As OTT options proliferate, driven by consumer demand for low-cost, flexible and customized content offerings, cable companies are experiencing painful losses.
Just how painful? By some estimates, cordcutting is collectively costing cable companies more than 10,000 subscribers a day and there’s no end in sight to the trend.
So American telecom giant Verizon is doing what some observers have long speculated cable providers would eventually have to do: break the bundle.
Instead of forcing customers to purchase internet and cable service together and sign long-term contracts that almost always contain hidden fees to get the lowest rates, Verizon is giving them the ability to “Mix & Match” internet packages that start at $39.99/month and video packages that start at $49.99/month. These can be purchased together or separately and canceled anytime without penalty. Phone service is also available for $20/month.
“Customers have been loud and clear about their frustrations with cable, and we’ve listened,” Frank Boulben, Verizon’s SVP of consumer marketing and products, stated. “As a result, we’re transforming our approach to Internet and TV offers by giving customers more choices and more transparency. Customers are tired of having to buy a bundle with services they don’t want to get the best rates, and then discover that those rates didn’t include extra fees and surcharges. We’re putting an end to the traditional bundle contract and putting customers in control.”
Lipstick on a pig?
Verizon’s options for TV consist of four homegrown packages. One gives customers access to over 425 channels for $50/month for two months, after which time Verizon will recommend a package based on customers’ usage patterns. Another $50/month package allows customers to choose five of their favorite channels for inclusion.

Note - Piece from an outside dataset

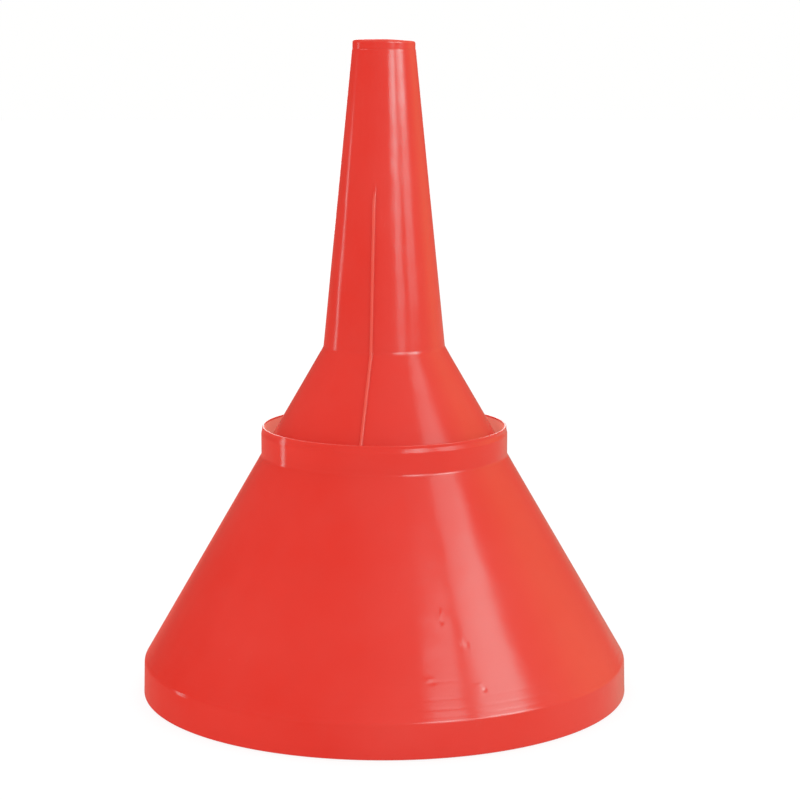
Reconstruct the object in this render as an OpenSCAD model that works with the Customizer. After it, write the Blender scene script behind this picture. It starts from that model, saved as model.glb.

These offerings are clearly designed to address one of the chief complaints driving cord-cutting: consumers don’t want to pay for channels they don’t watch.
But is Verizon really addressing this?
According to the Parents Television Council (PTC), Verizon’s new Mix & Match offering is a “distinction without a difference.” PTC president Tim Winter explained:
“While the company may be offering smaller bundles of network programming, Verizon is just the latest distributor to be fooling itself about what consumer choice really means. Unless and until consumers get to pick and choose – and pay for – the television networks they want to bring into their homes, what they’re proposing is only a distinction without a difference.”
In other words, until customers can select the specific channels they want, they don’t truly have choice.
Of course, the vast majority of OTT services don’t offer the ability to select specific channels and with few exceptions, the economics of offering OTT services for specific channels are not viable. But the success of OTT is not based on ultra-customizability; it’s arguably due to the straightforward way OTT services are typically sold — for a flat monthly fee with the ability to cancel anytime.
Now that Verizon is offering customers the ability to purchase cable packages on this basis, will it be able to convince current cable subscribers to stay, and will any of the customers who have already cut the cord come back?
Time will tell but the company seems to be hedging its bets. Thanks to a partnership inked with Google last April, Verizon’s Mix & Match also offers customers the ability to subscribe to YouTube’s OTT offering, YouTube TV. It is also promoting Disney+ and Verizon’s Boulben told Broadcasting+Cable, “stay tuned on what we are doing on the OTT front because it is a space that is moving rapidly.”
From this perspective, Verizon’s “Mix & Match” move is less disruptive than it appears at first glance. It and moves like it might help cable companies at the fringes, but it clearly won’t stunt the growth of OTT, a trend that they are being forced to get behind.